>>>>>
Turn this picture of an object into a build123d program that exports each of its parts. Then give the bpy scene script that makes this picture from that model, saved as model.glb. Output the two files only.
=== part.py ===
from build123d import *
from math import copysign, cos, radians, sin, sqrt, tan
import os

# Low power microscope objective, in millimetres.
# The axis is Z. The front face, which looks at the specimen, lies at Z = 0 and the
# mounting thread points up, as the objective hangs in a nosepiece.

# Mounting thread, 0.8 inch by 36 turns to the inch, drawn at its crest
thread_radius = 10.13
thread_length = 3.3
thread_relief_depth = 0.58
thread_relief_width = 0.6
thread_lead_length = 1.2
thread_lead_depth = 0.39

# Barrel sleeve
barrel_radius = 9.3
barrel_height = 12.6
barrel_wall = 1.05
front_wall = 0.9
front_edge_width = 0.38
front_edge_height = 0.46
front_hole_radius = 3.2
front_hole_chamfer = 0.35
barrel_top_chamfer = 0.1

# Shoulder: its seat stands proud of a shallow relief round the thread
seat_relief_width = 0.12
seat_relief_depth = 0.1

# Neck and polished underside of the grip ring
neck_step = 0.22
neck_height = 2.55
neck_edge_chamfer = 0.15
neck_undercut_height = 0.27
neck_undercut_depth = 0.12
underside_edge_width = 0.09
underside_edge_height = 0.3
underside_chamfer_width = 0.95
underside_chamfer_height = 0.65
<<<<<
[Your task] Write out every line exactly as it stands.

[Problem solution]
Turn this picture of an object into a build123d program that exports each of its parts. Then give the bpy scene script that makes this picture from that model, saved as model.glb. Output the two files only.
=== part.py ===
from build123d import *
from math import copysign, cos, radians, sin, sqrt, tan
import os

# Low power microscope objective, in millimetres.
# The axis is Z. The front face, which looks at the specimen, lies at Z = 0 and the
# mounting thread points up, as the objective hangs in a nosepiece.

# Mounting thread, 0.8 inch by 36 turns to the inch, drawn at its crest
thread_radius = 10.13
thread_length = 3.3
thread_relief_depth = 0.58
thread_relief_width = 0.6
thread_lead_length = 1.2
thread_lead_depth = 0.39

# Barrel sleeve
barrel_radius = 9.3
barrel_height = 12.6
barrel_wall = 1.05
front_wall = 0.9
front_edge_width = 0.38
front_edge_height = 0.46
front_hole_radius = 3.2
front_hole_chamfer = 0.35
barrel_top_chamfer = 0.1

# Shoulder: its seat stands proud of a shallow relief round the thread
seat_relief_width = 0.12
seat_relief_depth = 0.1

# Neck and polished underside of the grip ring
neck_step = 0.22
neck_height = 2.55
neck_edge_chamfer = 0.15
neck_undercut_height = 0.27
neck_undercut_depth = 0.12
underside_edge_width = 0.09
underside_edge_height = 0.3
underside_chamfer_width = 0.95
underside_chamfer_height = 0.65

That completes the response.